Instruction: Nothing but the lines from the one containing "parts.objects.link(crossing)" down to the one containing "obj.parent = None", both included, should be echoed, and each exactly as it stands.

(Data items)
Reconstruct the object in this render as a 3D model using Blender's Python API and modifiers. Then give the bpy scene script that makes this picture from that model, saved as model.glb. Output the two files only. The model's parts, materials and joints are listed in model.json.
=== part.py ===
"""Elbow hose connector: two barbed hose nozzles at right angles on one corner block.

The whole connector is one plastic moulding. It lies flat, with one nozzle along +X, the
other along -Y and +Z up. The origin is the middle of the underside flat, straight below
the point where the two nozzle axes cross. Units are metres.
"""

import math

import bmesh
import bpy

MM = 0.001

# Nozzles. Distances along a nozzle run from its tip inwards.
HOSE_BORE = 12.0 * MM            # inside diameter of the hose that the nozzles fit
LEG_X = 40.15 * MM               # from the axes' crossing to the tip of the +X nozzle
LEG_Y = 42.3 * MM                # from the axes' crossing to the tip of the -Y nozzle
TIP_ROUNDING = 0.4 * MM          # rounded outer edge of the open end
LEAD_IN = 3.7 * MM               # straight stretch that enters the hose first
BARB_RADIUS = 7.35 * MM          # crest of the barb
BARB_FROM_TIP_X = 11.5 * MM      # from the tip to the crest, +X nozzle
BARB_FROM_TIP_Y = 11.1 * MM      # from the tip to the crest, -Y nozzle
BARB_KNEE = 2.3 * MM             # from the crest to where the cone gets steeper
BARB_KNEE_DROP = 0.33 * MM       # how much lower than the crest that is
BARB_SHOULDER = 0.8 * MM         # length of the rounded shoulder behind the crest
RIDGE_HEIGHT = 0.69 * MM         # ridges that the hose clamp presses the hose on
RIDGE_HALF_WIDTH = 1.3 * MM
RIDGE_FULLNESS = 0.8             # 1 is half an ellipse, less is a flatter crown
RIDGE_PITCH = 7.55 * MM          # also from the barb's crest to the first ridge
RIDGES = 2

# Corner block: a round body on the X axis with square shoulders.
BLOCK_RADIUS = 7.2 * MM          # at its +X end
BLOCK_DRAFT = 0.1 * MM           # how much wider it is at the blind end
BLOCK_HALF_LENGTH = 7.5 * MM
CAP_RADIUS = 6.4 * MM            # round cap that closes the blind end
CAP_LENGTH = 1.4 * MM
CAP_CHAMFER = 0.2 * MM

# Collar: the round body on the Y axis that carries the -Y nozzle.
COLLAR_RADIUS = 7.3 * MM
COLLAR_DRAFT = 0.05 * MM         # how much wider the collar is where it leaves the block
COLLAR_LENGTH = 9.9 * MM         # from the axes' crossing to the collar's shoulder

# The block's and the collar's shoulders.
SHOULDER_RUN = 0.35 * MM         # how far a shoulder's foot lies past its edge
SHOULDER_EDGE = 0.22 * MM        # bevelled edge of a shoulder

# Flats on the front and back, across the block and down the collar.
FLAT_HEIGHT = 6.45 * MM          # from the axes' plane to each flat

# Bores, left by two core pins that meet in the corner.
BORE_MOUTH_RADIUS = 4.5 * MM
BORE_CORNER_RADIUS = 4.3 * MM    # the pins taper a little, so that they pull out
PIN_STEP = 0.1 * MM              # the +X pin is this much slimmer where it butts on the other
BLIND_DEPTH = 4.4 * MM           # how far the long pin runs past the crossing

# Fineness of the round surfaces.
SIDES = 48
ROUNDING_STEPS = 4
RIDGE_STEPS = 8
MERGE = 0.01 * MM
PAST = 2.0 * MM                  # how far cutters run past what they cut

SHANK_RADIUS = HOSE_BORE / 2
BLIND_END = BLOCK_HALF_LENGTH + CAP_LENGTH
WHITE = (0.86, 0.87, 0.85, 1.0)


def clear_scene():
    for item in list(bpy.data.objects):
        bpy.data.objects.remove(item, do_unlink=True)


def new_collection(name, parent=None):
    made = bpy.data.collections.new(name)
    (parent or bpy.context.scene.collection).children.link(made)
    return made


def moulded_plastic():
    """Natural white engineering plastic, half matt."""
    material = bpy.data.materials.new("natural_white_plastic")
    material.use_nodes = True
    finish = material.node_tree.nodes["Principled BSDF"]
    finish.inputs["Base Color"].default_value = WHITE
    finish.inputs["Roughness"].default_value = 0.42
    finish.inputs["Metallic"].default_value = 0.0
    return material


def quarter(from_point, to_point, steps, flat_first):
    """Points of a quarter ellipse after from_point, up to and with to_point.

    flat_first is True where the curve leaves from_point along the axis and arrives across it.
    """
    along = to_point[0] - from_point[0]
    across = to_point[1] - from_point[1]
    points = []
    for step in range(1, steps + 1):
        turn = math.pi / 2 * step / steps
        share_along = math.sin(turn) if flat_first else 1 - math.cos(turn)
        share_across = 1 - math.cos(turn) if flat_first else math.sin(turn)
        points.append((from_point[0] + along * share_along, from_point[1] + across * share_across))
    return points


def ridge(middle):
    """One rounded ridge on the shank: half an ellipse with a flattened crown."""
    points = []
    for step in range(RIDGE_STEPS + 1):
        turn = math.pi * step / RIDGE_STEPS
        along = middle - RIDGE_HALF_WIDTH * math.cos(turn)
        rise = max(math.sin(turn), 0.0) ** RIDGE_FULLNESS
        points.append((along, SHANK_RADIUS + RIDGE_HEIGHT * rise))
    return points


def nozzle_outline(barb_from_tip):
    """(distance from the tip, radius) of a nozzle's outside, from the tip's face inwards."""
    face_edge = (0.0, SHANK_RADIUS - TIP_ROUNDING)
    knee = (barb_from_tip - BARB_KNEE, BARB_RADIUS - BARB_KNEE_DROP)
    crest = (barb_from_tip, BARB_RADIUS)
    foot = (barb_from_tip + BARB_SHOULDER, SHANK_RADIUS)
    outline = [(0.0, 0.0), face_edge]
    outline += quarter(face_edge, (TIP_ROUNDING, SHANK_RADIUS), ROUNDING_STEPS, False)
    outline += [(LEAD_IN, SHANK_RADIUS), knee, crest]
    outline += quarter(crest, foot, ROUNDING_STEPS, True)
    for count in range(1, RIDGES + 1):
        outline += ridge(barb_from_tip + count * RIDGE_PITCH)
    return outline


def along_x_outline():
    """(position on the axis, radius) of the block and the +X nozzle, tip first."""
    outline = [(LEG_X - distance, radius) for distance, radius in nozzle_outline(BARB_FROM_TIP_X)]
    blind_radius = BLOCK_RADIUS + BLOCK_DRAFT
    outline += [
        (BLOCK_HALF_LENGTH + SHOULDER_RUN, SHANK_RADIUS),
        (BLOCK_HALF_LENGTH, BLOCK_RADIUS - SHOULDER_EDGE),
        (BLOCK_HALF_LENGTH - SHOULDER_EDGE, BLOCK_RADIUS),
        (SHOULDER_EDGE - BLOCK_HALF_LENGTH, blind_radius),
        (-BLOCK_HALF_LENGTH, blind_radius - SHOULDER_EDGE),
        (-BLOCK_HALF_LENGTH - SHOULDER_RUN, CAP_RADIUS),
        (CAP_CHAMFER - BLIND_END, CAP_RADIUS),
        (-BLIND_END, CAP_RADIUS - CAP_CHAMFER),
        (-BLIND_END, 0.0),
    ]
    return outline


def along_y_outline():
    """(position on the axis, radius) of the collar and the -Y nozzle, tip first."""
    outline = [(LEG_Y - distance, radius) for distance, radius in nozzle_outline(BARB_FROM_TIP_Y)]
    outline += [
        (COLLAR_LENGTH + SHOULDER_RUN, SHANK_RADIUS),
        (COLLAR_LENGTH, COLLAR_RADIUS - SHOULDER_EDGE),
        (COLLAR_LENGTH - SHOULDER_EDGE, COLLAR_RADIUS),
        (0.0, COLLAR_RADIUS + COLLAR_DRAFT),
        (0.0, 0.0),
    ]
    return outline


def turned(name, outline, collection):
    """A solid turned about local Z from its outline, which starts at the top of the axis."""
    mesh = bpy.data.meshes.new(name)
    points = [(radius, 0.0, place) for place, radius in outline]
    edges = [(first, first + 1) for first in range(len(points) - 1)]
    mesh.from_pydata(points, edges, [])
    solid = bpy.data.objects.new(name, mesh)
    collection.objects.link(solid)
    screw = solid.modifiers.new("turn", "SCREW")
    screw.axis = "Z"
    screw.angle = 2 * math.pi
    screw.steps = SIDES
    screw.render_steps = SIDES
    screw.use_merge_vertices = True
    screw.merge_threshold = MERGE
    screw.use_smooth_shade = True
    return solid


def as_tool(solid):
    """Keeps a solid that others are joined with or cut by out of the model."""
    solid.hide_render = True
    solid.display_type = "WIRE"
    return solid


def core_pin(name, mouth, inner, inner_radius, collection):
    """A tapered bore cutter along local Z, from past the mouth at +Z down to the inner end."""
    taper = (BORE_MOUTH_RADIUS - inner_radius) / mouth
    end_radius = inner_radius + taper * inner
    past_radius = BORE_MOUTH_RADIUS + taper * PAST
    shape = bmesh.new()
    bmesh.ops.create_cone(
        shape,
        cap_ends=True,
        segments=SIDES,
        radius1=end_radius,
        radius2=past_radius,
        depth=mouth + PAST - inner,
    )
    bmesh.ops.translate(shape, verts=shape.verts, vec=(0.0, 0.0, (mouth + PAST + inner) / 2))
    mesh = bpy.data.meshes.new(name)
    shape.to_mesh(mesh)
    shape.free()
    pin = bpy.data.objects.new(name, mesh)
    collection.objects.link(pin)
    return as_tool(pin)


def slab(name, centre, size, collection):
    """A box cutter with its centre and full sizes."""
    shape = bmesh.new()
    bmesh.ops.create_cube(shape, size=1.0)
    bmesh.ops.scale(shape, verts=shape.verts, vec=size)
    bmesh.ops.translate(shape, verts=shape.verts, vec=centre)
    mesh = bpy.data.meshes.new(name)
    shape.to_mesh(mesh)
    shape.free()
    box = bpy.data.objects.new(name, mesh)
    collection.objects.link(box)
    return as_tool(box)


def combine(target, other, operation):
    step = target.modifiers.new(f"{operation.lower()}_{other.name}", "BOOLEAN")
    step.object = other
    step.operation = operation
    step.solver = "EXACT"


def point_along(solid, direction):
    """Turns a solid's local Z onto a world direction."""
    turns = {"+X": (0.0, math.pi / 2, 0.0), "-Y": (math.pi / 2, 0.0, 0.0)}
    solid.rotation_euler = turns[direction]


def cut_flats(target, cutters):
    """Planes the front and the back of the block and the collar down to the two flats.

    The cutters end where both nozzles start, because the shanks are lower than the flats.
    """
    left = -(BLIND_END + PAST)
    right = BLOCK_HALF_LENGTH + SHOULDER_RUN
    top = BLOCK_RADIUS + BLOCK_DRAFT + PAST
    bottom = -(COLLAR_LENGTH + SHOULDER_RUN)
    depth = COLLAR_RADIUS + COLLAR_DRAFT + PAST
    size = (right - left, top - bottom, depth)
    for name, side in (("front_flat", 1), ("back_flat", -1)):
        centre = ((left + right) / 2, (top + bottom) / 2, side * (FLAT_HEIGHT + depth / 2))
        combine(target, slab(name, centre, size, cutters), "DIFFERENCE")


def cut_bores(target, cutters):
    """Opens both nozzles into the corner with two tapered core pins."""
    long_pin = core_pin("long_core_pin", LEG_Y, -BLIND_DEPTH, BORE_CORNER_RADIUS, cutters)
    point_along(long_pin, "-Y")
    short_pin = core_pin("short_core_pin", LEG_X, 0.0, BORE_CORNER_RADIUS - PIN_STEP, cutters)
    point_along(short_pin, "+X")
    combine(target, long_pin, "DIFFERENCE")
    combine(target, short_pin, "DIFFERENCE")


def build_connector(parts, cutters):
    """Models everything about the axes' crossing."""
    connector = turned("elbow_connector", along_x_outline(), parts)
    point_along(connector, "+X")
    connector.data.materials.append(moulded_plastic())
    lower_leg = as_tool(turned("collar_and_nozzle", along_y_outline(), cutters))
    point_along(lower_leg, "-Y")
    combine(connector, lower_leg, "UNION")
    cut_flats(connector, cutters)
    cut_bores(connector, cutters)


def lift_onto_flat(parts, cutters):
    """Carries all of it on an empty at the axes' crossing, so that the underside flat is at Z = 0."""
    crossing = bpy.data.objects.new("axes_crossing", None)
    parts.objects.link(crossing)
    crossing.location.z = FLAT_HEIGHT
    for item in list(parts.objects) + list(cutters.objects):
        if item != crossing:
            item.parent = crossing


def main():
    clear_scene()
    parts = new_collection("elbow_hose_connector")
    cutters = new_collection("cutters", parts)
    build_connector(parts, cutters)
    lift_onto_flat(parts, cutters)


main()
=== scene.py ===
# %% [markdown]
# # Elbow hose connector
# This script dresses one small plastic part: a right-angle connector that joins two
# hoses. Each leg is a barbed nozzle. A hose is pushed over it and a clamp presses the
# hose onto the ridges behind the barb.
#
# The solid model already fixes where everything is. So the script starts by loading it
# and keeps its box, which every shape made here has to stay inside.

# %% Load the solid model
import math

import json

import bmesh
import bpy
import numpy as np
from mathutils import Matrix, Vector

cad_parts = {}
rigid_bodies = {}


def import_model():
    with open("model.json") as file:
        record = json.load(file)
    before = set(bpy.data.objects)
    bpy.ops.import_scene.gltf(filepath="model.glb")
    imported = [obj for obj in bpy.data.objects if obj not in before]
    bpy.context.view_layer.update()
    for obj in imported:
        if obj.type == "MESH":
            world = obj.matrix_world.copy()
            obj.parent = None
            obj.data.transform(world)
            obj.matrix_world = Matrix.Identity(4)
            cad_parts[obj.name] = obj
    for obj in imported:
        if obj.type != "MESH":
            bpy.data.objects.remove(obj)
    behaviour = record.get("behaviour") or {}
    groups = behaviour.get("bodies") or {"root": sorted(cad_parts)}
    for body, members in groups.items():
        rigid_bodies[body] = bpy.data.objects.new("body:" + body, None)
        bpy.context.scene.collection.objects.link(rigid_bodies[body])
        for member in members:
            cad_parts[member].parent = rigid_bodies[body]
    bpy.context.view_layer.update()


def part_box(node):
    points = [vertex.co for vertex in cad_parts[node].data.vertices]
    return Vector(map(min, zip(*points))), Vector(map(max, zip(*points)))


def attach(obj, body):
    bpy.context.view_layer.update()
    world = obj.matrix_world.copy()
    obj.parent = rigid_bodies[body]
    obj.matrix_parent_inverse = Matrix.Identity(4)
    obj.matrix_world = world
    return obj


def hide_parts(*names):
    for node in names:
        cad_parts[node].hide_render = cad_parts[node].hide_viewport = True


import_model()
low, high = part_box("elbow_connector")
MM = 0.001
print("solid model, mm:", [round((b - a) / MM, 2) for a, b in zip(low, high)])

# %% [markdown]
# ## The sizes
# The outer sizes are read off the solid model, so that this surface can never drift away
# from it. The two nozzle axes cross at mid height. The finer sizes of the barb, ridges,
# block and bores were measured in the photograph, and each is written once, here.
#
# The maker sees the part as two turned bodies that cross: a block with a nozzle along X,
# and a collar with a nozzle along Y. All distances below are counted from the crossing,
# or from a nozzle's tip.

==

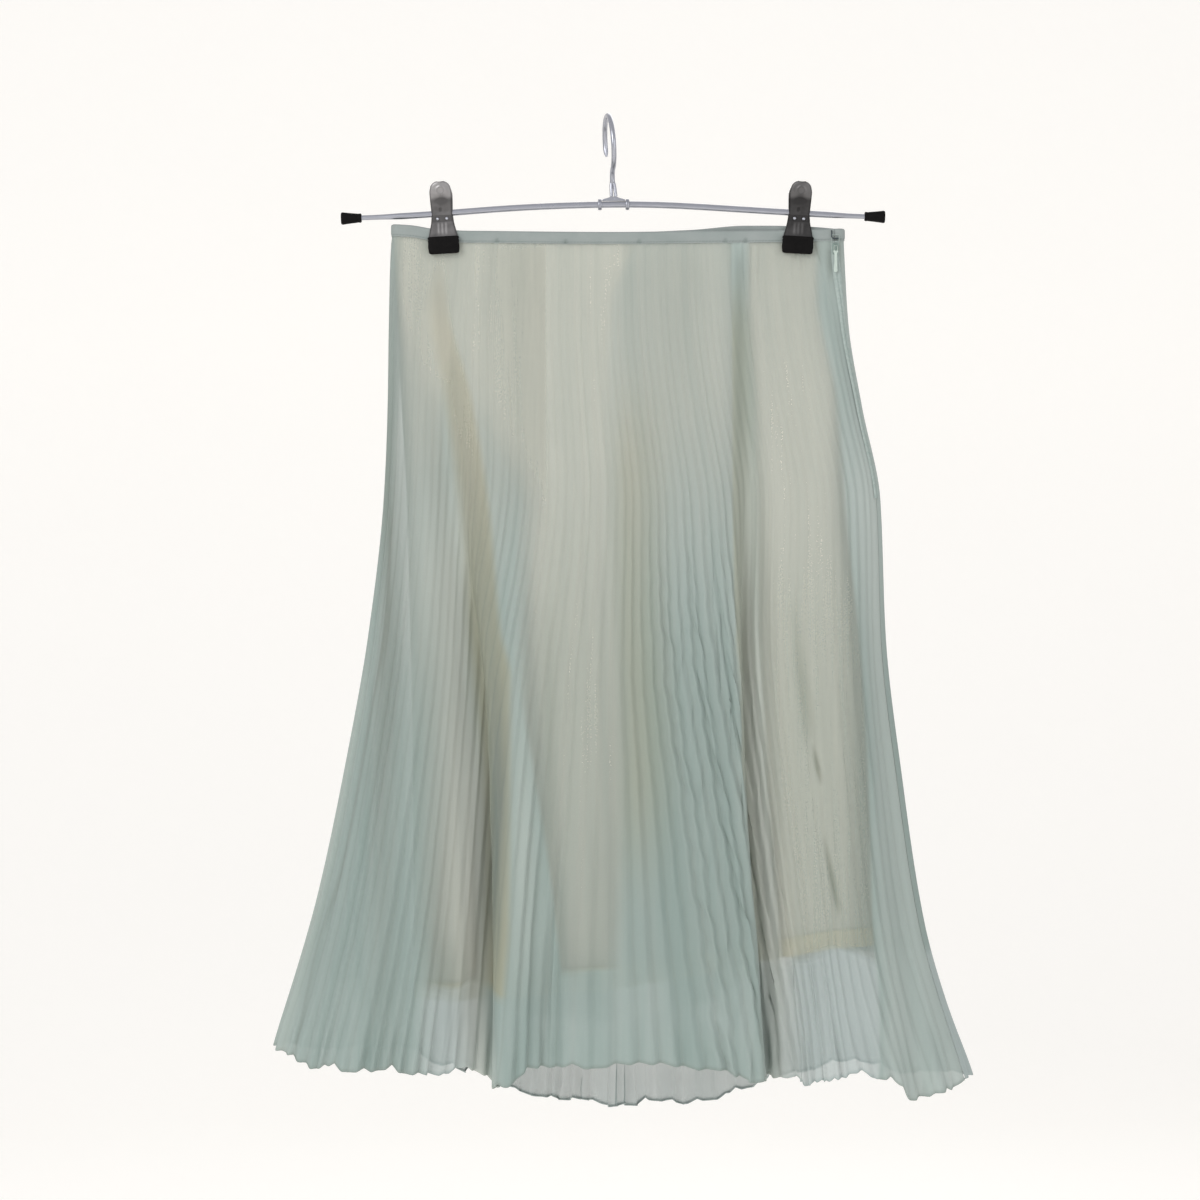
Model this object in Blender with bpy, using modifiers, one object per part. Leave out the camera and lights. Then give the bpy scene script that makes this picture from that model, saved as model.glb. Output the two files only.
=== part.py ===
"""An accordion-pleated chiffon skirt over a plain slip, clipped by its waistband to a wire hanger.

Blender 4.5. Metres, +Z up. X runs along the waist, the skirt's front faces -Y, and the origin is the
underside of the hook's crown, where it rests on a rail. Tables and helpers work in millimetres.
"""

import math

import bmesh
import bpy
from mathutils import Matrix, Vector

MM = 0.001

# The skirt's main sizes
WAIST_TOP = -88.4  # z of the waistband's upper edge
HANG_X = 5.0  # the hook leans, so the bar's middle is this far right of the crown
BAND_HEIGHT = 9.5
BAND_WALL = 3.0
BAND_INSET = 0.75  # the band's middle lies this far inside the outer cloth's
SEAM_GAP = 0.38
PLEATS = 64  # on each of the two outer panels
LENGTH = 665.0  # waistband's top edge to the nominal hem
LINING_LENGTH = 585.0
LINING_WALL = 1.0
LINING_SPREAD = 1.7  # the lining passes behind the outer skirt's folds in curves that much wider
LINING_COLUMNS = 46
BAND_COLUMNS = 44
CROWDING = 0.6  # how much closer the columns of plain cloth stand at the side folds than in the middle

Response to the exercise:
    parts.objects.link(crossing)
    crossing.location.z = FLAT_HEIGHT
    for item in list(parts.objects) + list(cutters.objects):
        if item != crossing:
            item.parent = crossing


def main():
    clear_scene()
    parts = new_collection("elbow_hose_connector")
    cutters = new_collection("cutters", parts)
    build_connector(parts, cutters)
    lift_onto_flat(parts, cutters)


main()
=== scene.py ===
# %% [markdown]
# # Elbow hose connector
# This script dresses one small plastic part: a right-angle connector that joins two
# hoses. Each leg is a barbed nozzle. A hose is pushed over it and a clamp presses the
# hose onto the ridges behind the barb.
#
# The solid model already fixes where everything is. So the script starts by loading it
# and keeps its box, which every shape made here has to stay inside.

# %% Load the solid model
import math

import json

import bmesh
import bpy
import numpy as np
from mathutils import Matrix, Vector

cad_parts = {}
rigid_bodies = {}


def import_model():
    with open("model.json") as file:
        record = json.load(file)
    before = set(bpy.data.objects)
    bpy.ops.import_scene.gltf(filepath="model.glb")
    imported = [obj for obj in bpy.data.objects if obj not in before]
    bpy.context.view_layer.update()
    for obj in imported:
        if obj.type == "MESH":
            world = obj.matrix_world.copy()
            obj.parent = None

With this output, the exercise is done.